И наконец, в вагоне «Красной стрелы» — литерного поезда, следующего на Ленинград, где командированный должен был наверняка посетить Смольный и Сергея Мироновича Кирова, который курировал Беломорбалтлаг, попивая чаек из стакана с фирменным подстаканником, — Рапопорт, не теряя времени, повышает квалификацию. Спать большевикам некогда — надо работать!
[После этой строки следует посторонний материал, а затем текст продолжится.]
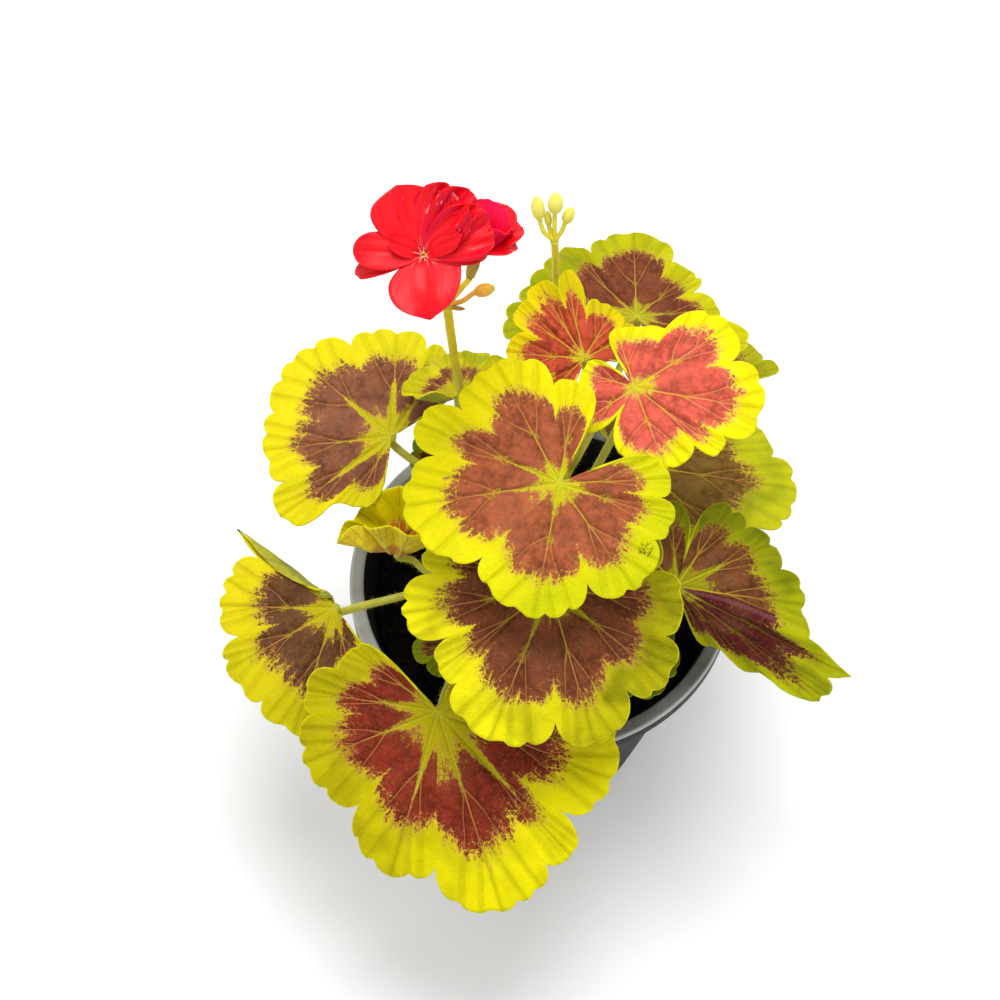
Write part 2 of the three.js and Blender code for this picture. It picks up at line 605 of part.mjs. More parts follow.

Вот как производственная учеба Рапопорта отражена в книге. Ворчливый сосед по купе, несомненно двухместному — в литерной «Красной стреле» до войны других не держали, — просыпаясь ночью, «неизменно видел в зеленоватом кольце лампы черную, каракулевую, голову, склоненную над книжкой». Каракулевая голова — точный и художественный образ. Единственный стоящий образ — высовывается как острое шило и запоминается навсегда. По нему и опознается автор — Валентин Катаев. Впоследствии он еще раз проэксплуатировал находку в повести с антисемитским душком «Уже написан Вертер».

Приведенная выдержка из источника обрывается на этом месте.